WHAT IS REQUIRED: Return the lines exactly as they stand, from the first of the material through the line containing "oil_hole_angle = 17.9".
----
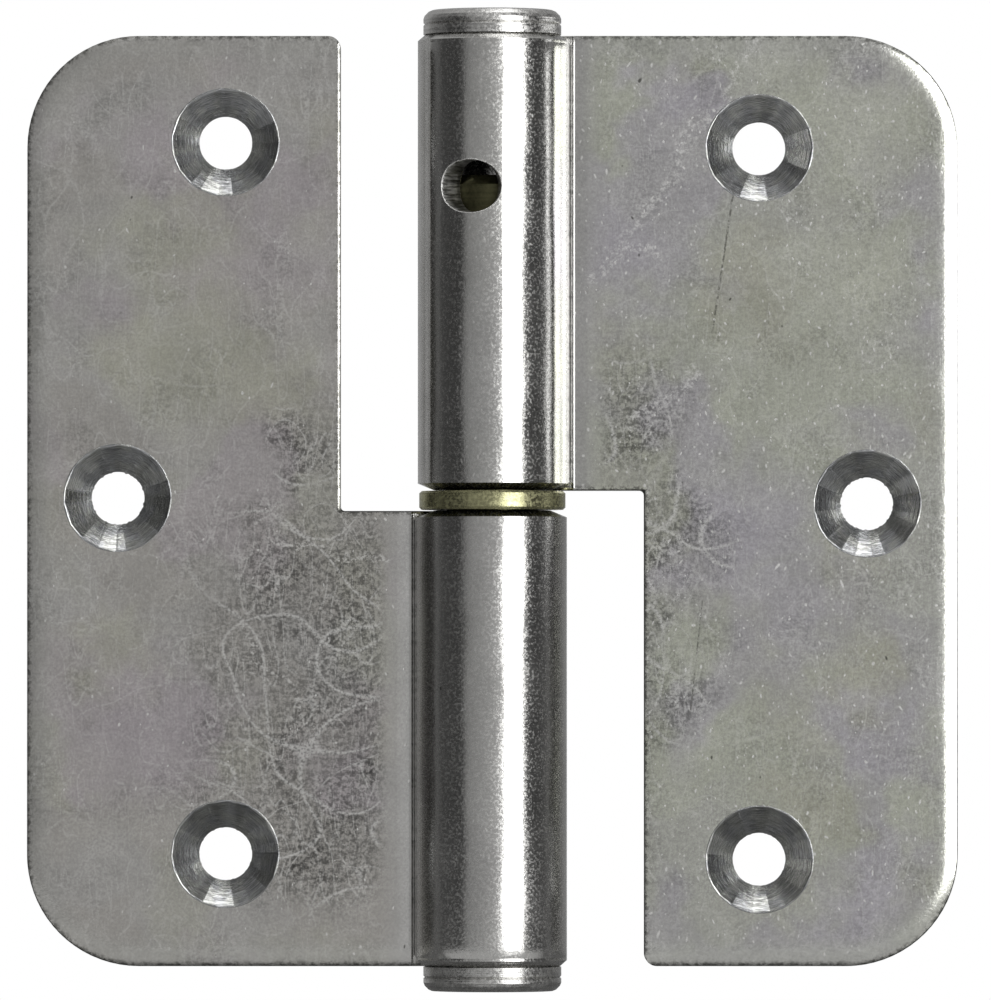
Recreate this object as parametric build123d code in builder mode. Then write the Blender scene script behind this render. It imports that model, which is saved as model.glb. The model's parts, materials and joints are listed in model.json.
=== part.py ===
"""Lift-off butt hinge: two identical steel stampings, each with one curled knuckle.

Millimetres, +Z up. The pin axis is the Z axis and the origin is halfway up the hinge.
The leaves are open flat. Their countersunk faces look along -Y, and the barrel stands
proud of them on that side. The lower knuckle belongs to the left leaf (-X) and carries
the pin. The upper knuckle belongs to the right leaf (+X) and lifts off it.
"""

import os
from math import atan2, cos, degrees, radians, sin, sqrt, tan

from build123d import *

os.makedirs("parts", exist_ok=True)

# Stamping
leaf_height = 100.0
leaf_reach = 50.0
sheet = 3.0
face_offset = 2.0
corner_radius = 12.0
free_corner_radius = 1.4
notch_corner_radius = 0.5
notch_edge = 16.3
front_roll_width = 1.0
front_roll_depth = 0.2
front_edge_break = 0.12
notch_roll_width = 0.3
notch_roll_depth = 0.06
back_edge_chamfer = 0.25

# Curled knuckle
bore_dia = 10.0
bend_front_radius = 14.0
lip_start_angle = 8.0
lip_gap = 0.35
joint_crown_width = 1.7
joint_crown_height = 0.7
outer_crown_width = 0.8
outer_crown_height = 0.7
oil_hole_dia = 5.75
oil_hole_height = 33.5
oil_hole_angle = 17.9

# Screw holes
screw_hole_dia = 5.75
countersink_dia = 11.5
countersink_angle = 100.0
throat_dia = 8.0
screw_land = 0.5
screw_outer_x = 28.7
screw_middle_x = 40.3
screw_spacing = 76.5
screw_shift = 0.3

# Pin, ring and plugs
ring_thickness = 2.0
ring_play = 0.1
ring_dia = 15.7
ring_edge_chamfer = 0.25
running_clearance = 0.05
pin_top = 34.8
pin_tip_height = 1.0
pin_tip_width = 0.7
pin_seat_setback = 1.0
plug_shank = 6.0
plug_shank_lead = 0.5
plug_head_dia = 14.8
plug_head_height = 2.6
plug_collar_height = 1.1
plug_groove = 0.15
plug_rim_chamfer = 0.7
plug_rim_break = 0.2

# Places worked out from the sizes above
half_height = leaf_height / 2
knuckle_end = ring_thickness / 2 + ring_play
bore_radius = bore_dia / 2
barrel_radius = bore_radius + sheet
bend_back_radius = bend_front_radius - sheet
bend_y = face_offset + bend_front_radius
bend_x = sqrt((bend_front_radius + bore_radius) ** 2 - bend_y**2)
join_angle = degrees(atan2(bend_y, bend_x))
back_face = face_offset + sheet


def on_circle(radius, angle):
    """Point of a circle round the pin axis, with the angle counted from +X towards +Y."""
    return Vector(radius * cos(radians(angle)), radius * sin(radians(angle)))


# The curled end leaves the circle at the lip's start and runs on straight until its outer
# corner stands lip_gap in front of the bent sheet.
lip_direction = on_circle(1.0, 90.0 - lip_start_angle)
lip_outer_start = on_circle(barrel_radius, -lip_start_angle)
lip_inner_start = on_circle(bore_radius, -lip_start_angle)
to_lip = lip_outer_start - Vector(bend_x, bend_y)
along = to_lip.dot(lip_direction)
lip_length = -along - sqrt(along**2 - to_lip.dot(to_lip) + (bend_front_radius + lip_gap) ** 2)
lip_outer_end = lip_outer_start + lip_direction * lip_length
lip_inner_end = lip_inner_start + lip_direction * lip_length
curl_sweep = 360.0 - lip_start_angle - join_angle

# Tool that a screw recess is cut with: countersink, flatter throat and a short land.
countersink_depth = (countersink_dia - throat_dia) / 2 / tan(radians(countersink_angle / 2))
with BuildPart() as screw_recess:
    with BuildSketch(Plane.XY):
        with BuildLine():
            Polyline(
                (0, face_offset - sheet),
                (countersink_dia / 2, face_offset - sheet),
                (countersink_dia / 2, face_offset),
                (throat_dia / 2, face_offset + countersink_depth),
                (screw_hole_dia / 2, back_face - screw_land),
                (screw_hole_dia / 2, back_face + sheet),
                (0, back_face + sheet),
                close=True,
            )
        make_face()
    revolve(axis=Axis.Y)

# Knuckle: the sheet curled round the pin from the bend to the straight lip, its two ends
# crowned by a conical cut each.
with BuildPart() as knuckle:
    with BuildSketch(Plane.XY.offset(knuckle_end)):
        with BuildLine():
            CenterArc((0, 0), bore_radius, join_angle, curl_sweep)
            Line(lip_inner_start, lip_inner_end)
            Line(lip_inner_end, lip_outer_end)
            Line(lip_outer_end, lip_outer_start)
            CenterArc((0, 0), barrel_radius, -lip_start_angle, -curl_sweep)
            Line(on_circle(barrel_radius, join_angle), on_circle(bore_radius, join_angle))
        make_face()
    extrude(amount=half_height - knuckle_end)
    with BuildSketch(Plane.XZ):
        with BuildLine():
            Polyline(
                (barrel_radius - joint_crown_width, knuckle_end),
                (barrel_radius + joint_crown_width, knuckle_end + 2 * joint_crown_height),
                (barrel_radius + joint_crown_width, knuckle_end),
                close=True,
            )
        make_face()
        with BuildLine():
            Polyline(
                (barrel_radius - outer_crown_width, half_height),
                (barrel_radius + outer_crown_width, half_height - 2 * outer_crown_height),
                (barrel_radius + outer_crown_width, half_height),
                close=True,
            )
        make_face()
    revolve(axis=Axis.Z, mode=Mode.SUBTRACT)

# Stamping: flat leaf and reverse bend, notched for the other knuckle, with edges that the
# blanking die rolled down, screw recesses and its own knuckle.
with BuildPart() as stamping:
    with BuildSketch(Plane.XY.offset(-half_height)):
        with BuildLine():
            Line((leaf_reach, face_offset), (bend_x, face_offset))
            CenterArc((bend_x, bend_y), bend_front_radius, -90.0, join_angle - 90.0)
            Line(on_circle(bore_radius, join_angle), on_circle(barrel_radius, join_angle))
            CenterArc((bend_x, bend_y), bend_back_radius, join_angle - 180.0, 90.0 - join_angle)
            Line((bend_x, back_face), (leaf_reach, back_face))
            Line((leaf_reach, back_face), (leaf_reach, face_offset))
        make_face()
    extrude(amount=leaf_height)

    fillet(stamping.edges().filter_by(Axis.Y).group_by(Axis.X)[-1], corner_radius)
    front = stamping.faces().filter_by(Axis.Y).sort_by(Axis.Y)[0]
    front_rim = front.edges().filter_by(lambda edge: edge.center().X > bend_x + 0.01)
    chamfer(front_rim, front_roll_width, front_roll_depth, reference=front)
    rolled_face = face_offset + front_roll_depth
    lower_rim = stamping.edges().filter_by_position(Axis.Y, rolled_face - 0.001, rolled_face + 0.001)
    chamfer(lower_rim.filter_by(lambda edge: edge.bounding_box().size.Y < 0.001), front_edge_break)

    with BuildSketch(Plane.XZ.offset(-face_offset - sheet / 2)):
        with BuildLine():
            Line((0, knuckle_end), (notch_edge - notch_corner_radius, knuckle_end))
            CenterArc(
                (notch_edge - notch_corner_radius, knuckle_end - notch_corner_radius),
                notch_corner_radius, 90.0, -90.0,
            )
            Line(
                (notch_edge, knuckle_end - notch_corner_radius),
                (notch_edge, free_corner_radius - half_height),
            )
            CenterArc(
                (notch_edge + free_corner_radius, free_corner_radius - half_height),
                free_corner_radius, 180.0, 90.0,
            )
            Polyline(
                (notch_edge + free_corner_radius, -half_height),
                (notch_edge + free_corner_radius, -half_height - sheet),
                (0, -half_height - sheet),
                (0, knuckle_end),
            )
        make_face()
    extrude(amount=2 * sheet, both=True, mode=Mode.SUBTRACT)
    front = stamping.faces().filter_by(Axis.Y).sort_by(Axis.Y)[0]
    notch_rim = front.edges().filter_by_position(Axis.X, notch_edge - 0.001, notch_edge + 0.001)
    chamfer(notch_rim, notch_roll_width, notch_roll_depth, reference=front)
    back = stamping.faces().filter_by(Axis.Y).sort_by(Axis.Y)[-1]
    chamfer(back.edges().filter_by(lambda edge: edge.center().X > bend_x + 0.01), back_edge_chamfer)

    with Locations(
        (screw_outer_x, 0, screw_spacing / 2 - screw_shift),
        (screw_middle_x, 0, -screw_shift),
        (screw_outer_x, 0, -screw_spacing / 2 - screw_shift),
    ):
        add(screw_recess.part, mode=Mode.SUBTRACT)
    add(knuckle.part)

# Lower leaf: the stamping turned over about the line of sight.
with BuildPart() as lower_leaf:
    add(stamping.part, rotation=(0, 180, 0))

# Upper leaf: the stamping with the oil hole. The hole was punched round in the flat sheet,
# so after curling its side walls are radial and it is wider outside than inside.
oil_half_angle = (oil_hole_dia / 2) / (bore_radius + sheet / 2)
oil_direction = on_circle(1.0, -90.0 - oil_hole_angle)
oil_plane = Plane(
    origin=(0, 0, oil_hole_height),
    x_dir=(-oil_direction.Y, oil_direction.X, 0),
    z_dir=(oil_direction.X, oil_direction.Y, 0),
)
with BuildPart() as upper_leaf:
    add(stamping.part)
    for distance in (bore_radius - sheet / 3, barrel_radius + sheet / 3):
        with BuildSketch(oil_plane.offset(distance)):
            Ellipse(distance * tan(oil_half_angle), oil_hole_dia / 2)
    loft(mode=Mode.SUBTRACT)

# Hinge pin: pressed into the lower knuckle, turned down above it to run in the ring and
# in the upper knuckle, with a coned tip that the oil hole looks onto.
pin_bottom = -half_height + plug_shank
pin_step = -knuckle_end - pin_seat_setback
running_radius = bore_radius - running_clearance
with BuildPart() as hinge_pin:
    with BuildSketch(Plane.XZ):
        with BuildLine():
            Polyline(
                (0, pin_bottom),
                (bore_radius, pin_bottom),
                (bore_radius, pin_step),
                (running_radius, pin_step + running_clearance),
                (running_radius, pin_top - pin_tip_height),
                (running_radius - pin_tip_width, pin_top),
                (0, pin_top),
                close=True,
            )
        make_face()
    revolve(axis=Axis.Z)

# Spacer ring between the knuckles.
with BuildPart() as spacer_ring:
    with BuildSketch(Plane.XY.offset(-ring_thickness / 2)):
        Circle(ring_dia / 2)
        Circle(running_radius + running_clearance, mode=Mode.SUBTRACT)
    extrude(amount=ring_thickness)
    rims = spacer_ring.edges().filter_by(GeomType.CIRCLE)
    chamfer(rims.filter_by(lambda edge: edge.radius > bore_radius + sheet / 2), ring_edge_chamfer)

# Top plug: turned cap with a groove round its head, its shank pressed into the bore.
head_radius = plug_head_dia / 2
with BuildPart() as top_plug:
    with BuildSketch(Plane.XZ):
        with BuildLine():
            Polyline(
                (0, half_height - plug_shank),
                (bore_radius - plug_shank_lead, half_height - plug_shank),
                (bore_radius, half_height - plug_shank + plug_shank_lead),
                (bore_radius, half_height),
                (head_radius, half_height),
                (head_radius, half_height + plug_collar_height - plug_groove),
                (head_radius - plug_groove, half_height + plug_collar_height),
                (head_radius, half_height + plug_collar_height + plug_groove),
                (head_radius, half_height + plug_head_height),
                (0, half_height + plug_head_height),
                close=True,
            )
        make_face()
    revolve(axis=Axis.Z)
    chamfer(top_plug.edges().filter_by(GeomType.CIRCLE).sort_by(Axis.Z)[-1], plug_rim_chamfer)
    chamfer(top_plug.edges().filter_by(GeomType.CIRCLE).sort_by(Axis.Z)[-2:], plug_rim_break)

# Bottom plug: the same cap, turned over into the lower knuckle.
with BuildPart() as bottom_plug:
    add(top_plug.part, rotation=(0, 180, 0))

upper_leaf.part.label = "upper_leaf"
export_step(upper_leaf.part, "parts/upper_leaf.step")
lower_leaf.part.label = "lower_leaf"
export_step(lower_leaf.part, "parts/lower_leaf.step")
hinge_pin.part.label = "hinge_pin"
export_step(hinge_pin.part, "parts/hinge_pin.step")
spacer_ring.part.label = "spacer_ring"
export_step(spacer_ring.part, "parts/spacer_ring.step")
top_plug.part.label = "top_plug"
export_step(top_plug.part, "parts/top_plug.step")
bottom_plug.part.label = "bottom_plug"
export_step(bottom_plug.part, "parts/bottom_plug.step")
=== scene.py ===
"""Finishes and lights a lift-off butt hinge of zinc plated steel.

The leaves, plugs, ring and pin keep their own shapes and get worked-out finishes: zinc with a
tinted film, grain and hairline scratches, turned brass and turned steel. The new pieces are
the cut skins of the six screw recesses and the rolled mouth of the oil hole. The stage is a
pale floor, a soft surround, three lamps and the camera.
"""

import json
import math
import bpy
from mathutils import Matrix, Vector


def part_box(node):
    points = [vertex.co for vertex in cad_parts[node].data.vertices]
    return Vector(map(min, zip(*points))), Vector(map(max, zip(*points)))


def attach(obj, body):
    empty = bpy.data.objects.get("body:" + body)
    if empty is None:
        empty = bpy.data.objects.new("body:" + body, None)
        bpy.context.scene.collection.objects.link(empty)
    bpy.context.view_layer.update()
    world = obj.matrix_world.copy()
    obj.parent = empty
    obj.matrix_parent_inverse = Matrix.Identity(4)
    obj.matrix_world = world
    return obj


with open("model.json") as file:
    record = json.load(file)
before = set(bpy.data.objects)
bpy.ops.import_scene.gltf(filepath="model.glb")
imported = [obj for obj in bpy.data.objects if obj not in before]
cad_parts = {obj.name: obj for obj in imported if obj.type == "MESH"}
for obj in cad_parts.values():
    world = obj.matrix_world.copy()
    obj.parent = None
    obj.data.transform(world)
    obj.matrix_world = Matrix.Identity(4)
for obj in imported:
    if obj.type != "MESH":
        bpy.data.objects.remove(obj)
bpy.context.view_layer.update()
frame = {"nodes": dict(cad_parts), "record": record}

from types import SimpleNamespace

import bpy
import numpy as np
from mathutils import Vector

bl_info = {
    "name": "Lift-off Hinge Finish",
    "version": (1, 0, 0),
    "blender": (4, 5, 0),
    "location": "3D View > Sidebar > Hinge",
    "description": "Zinc and brass finishes, cut details, light and camera for a lift-off butt hinge",
    "category": "Object",
}

MM = 0.001
LEAVES = {"lower_leaf": "fixed_leaf", "upper_leaf": "swinging_leaf"}
MOUNTS = {mount["name"]: mount for mount in frame["record"]["mounts"]}
BARREL_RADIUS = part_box("upper_leaf")[0][1] * -1
LEAF_BACK = MOUNTS["upper_leaf_back"]["pos_m"][1]
SCREW_HOLE_RADIUS = MOUNTS["lower_leaf_middle_screw"]["dims"]["r_mm"] * MM

# How far the film's clouds move the edges of its patches and the scuffs, in millimetres
PATCH_DRIFT = 13.0
SCUFF_DRIFT = 4.0

# Place and half width of the ridge pressed beside the lip, in millimetres
LIP_RIDGE = 8.72
LIP_RIDGE_WIDTH = 0.13

# Dirt on the cut sides, painted shade along the edges, the painted shadow line round the notch, cuts
# and pits
SIDE_DIRT = (0.14, 0.14, 0.13)
EDGE_SHADE = (0.10, 0.10, 0.09)
NOTCH_SHADOW_LINE = (0.035, 0.035, 0.032)
CUT_DARK = (0.12, 0.12, 0.10)
PIT_DARK = (0.06, 0.06, 0.05)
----
THE RESULT:
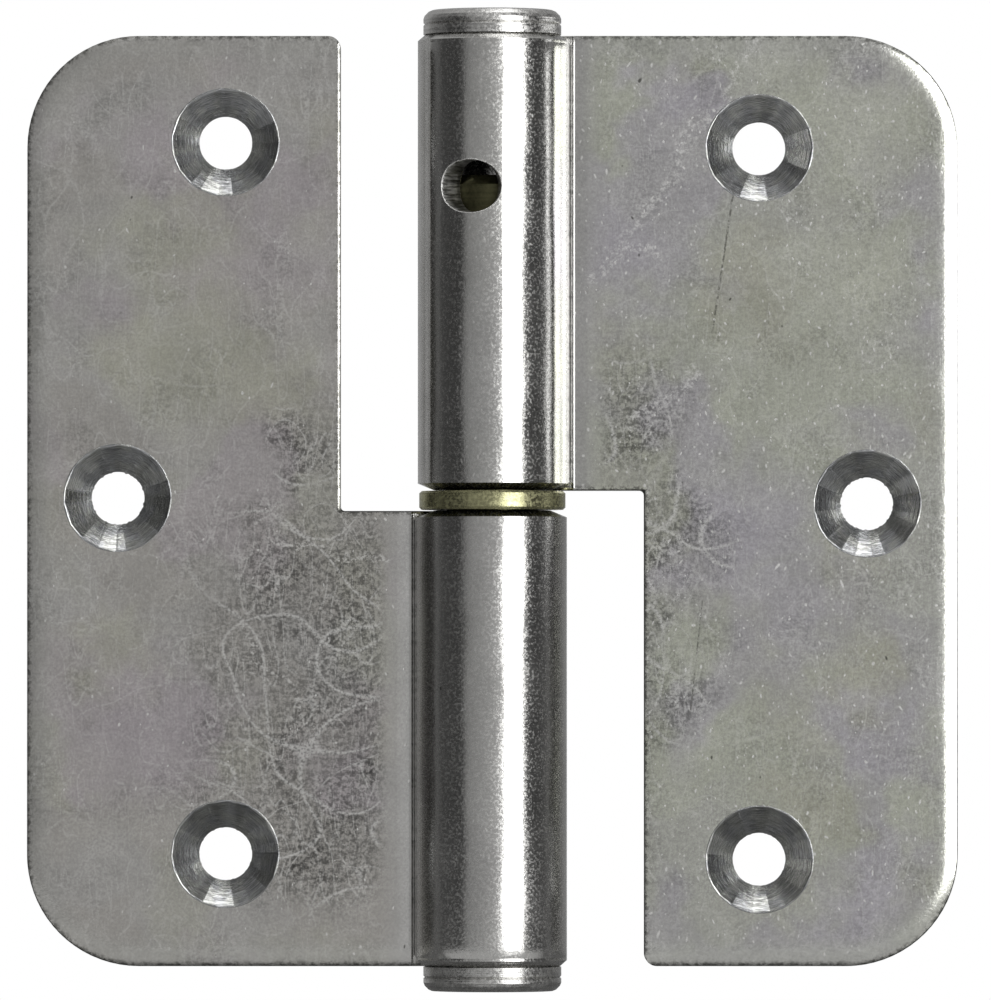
Recreate this object as parametric build123d code in builder mode. Then write the Blender scene script behind this render. It imports that model, which is saved as model.glb. The model's parts, materials and joints are listed in model.json.
=== part.py ===
"""Lift-off butt hinge: two identical steel stampings, each with one curled knuckle.

Millimetres, +Z up. The pin axis is the Z axis and the origin is halfway up the hinge.
The leaves are open flat. Their countersunk faces look along -Y, and the barrel stands
proud of them on that side. The lower knuckle belongs to the left leaf (-X) and carries
the pin. The upper knuckle belongs to the right leaf (+X) and lifts off it.
"""

import os
from math import atan2, cos, degrees, radians, sin, sqrt, tan

from build123d import *

os.makedirs("parts", exist_ok=True)

# Stamping
leaf_height = 100.0
leaf_reach = 50.0
sheet = 3.0
face_offset = 2.0
corner_radius = 12.0
free_corner_radius = 1.4
notch_corner_radius = 0.5
notch_edge = 16.3
front_roll_width = 1.0
front_roll_depth = 0.2
front_edge_break = 0.12
notch_roll_width = 0.3
notch_roll_depth = 0.06
back_edge_chamfer = 0.25

# Curled knuckle
bore_dia = 10.0
bend_front_radius = 14.0
lip_start_angle = 8.0
lip_gap = 0.35
joint_crown_width = 1.7
joint_crown_height = 0.7
outer_crown_width = 0.8
outer_crown_height = 0.7
oil_hole_dia = 5.75
oil_hole_height = 33.5
oil_hole_angle = 17.9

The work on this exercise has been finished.